Views on national politics are strong at the moment, in large part due to Brexit. But, if you take one message from this article it is to think long and hard about casting aside any national affiliation or political standpoint and look purely at what your local council Ward candidates will do for you and for your town. That might mean voting for a Labour candidate if you’re a Conservative, or voting for an Independent. Because, I fully appreciate that whether you consider your national interests to lie with Conservative, Labour, Liberal Democrat, UKIP or Green Party in National Elections, we all share one love for our town of Bexhill.

Your two district council election votes are about local issues and ensuring that you are represented by people who care about what you think and are prepared to act for what you want.

An orange sunset at the Colonnade

Make your vote represent you

When you go in to cast your vote for your 2 District Ward Councillors, make your vote represent you. If you're going to vote for a candidate because you always vote for a specific party in general elections, perhaps ask yourself - do you know who you are voting for and why?

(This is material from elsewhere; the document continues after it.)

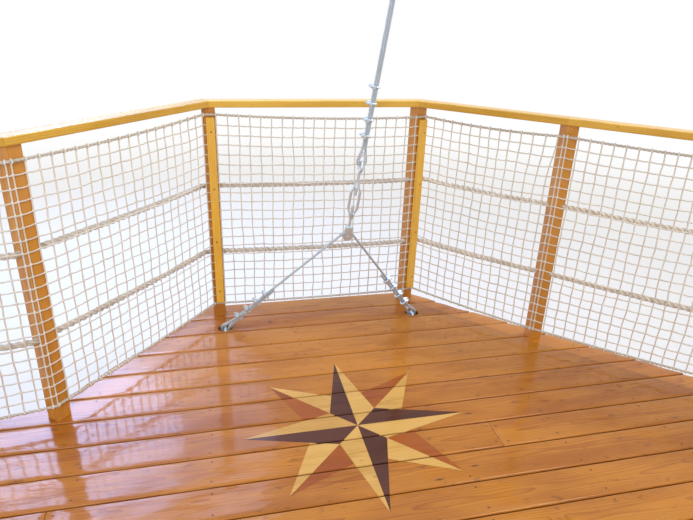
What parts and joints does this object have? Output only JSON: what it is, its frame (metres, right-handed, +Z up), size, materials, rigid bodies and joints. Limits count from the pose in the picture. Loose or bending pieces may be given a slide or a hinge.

Before the election, consider contacting your candidates and asking them what they intend to do for you. Take away the label of Conservative/Labour/Lib Dem/UKIP/Green/Independent and go right to the heart of the matter - how hard will they work for you? Consider choosing your candidates based upon the answers you receive. If you don't know who your candidates are, perhaps take a look at this page on the Rother website and contact them. With the internet and social media, we've never lived in an era where people have been easier to contact.

So, Bexhill, are you ready to make your vote count?